In a study of 62 black teens with high blood pressure, those who meditated twice a day for 15 minutes had lower left ventricular mass, an indicator of future cardiovascular disease, than a control group, said Dr. Vernon Barnes, a physiologist in the Medical College of Georgia and the Georgia Health Sciences University Institute of Public and Preventive Health.

Barnes, Dr. Gaston Kapuku, a cardiovascular researcher in the institute, and Dr. Frank Treiber, a psychologist and former GHSU Vice President for Research, co-authored the study published in Evidence-Based Complementary and Alternative Medicine.

Half of the group was trained in transcendental meditation and asked to meditate for 15 minutes with a class and 15 minutes at home for a four-month period. The other half was exposed to health education on how to lower blood pressure and risk for cardiovascular disease, but no meditation. Left ventricular mass was measured with two-dimensional echocardiograms before and after the study and the group that meditated showed a significant decrease.

“Increased mass of the heart muscle’s left ventricle is caused by the extra workload on the heart with higher blood pressure,” Barnes explained. “Some of these teens already had higher measures of left ventricular mass because of their elevated blood pressure, which they are likely to maintain into adulthood.”

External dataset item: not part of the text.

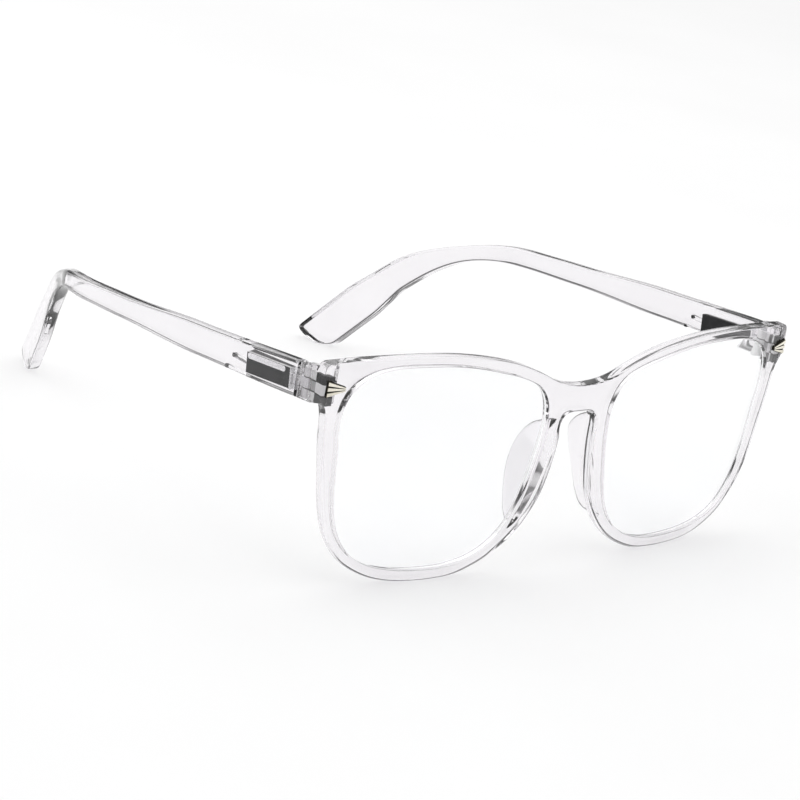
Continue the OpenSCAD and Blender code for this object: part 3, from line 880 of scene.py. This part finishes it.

During meditation, which Barnes likens to a period of deep rest, the activity of the sympathetic nervous system decreases and the body releases fewer-than-normal stress hormones. “As a result, the vasculature relaxes, blood pressure drops and the heart works less,” he said.

School records also showed behavioral improvements.

“Transcendental meditation results in a rest for the body that is often deeper than sleep,” Barnes said. “Statistics indicate that one in every 10 black youths have high blood pressure. If practiced over time, the meditation may reduce the risk of these teens developing cardiovascular disease, in addition to other added health benefits.”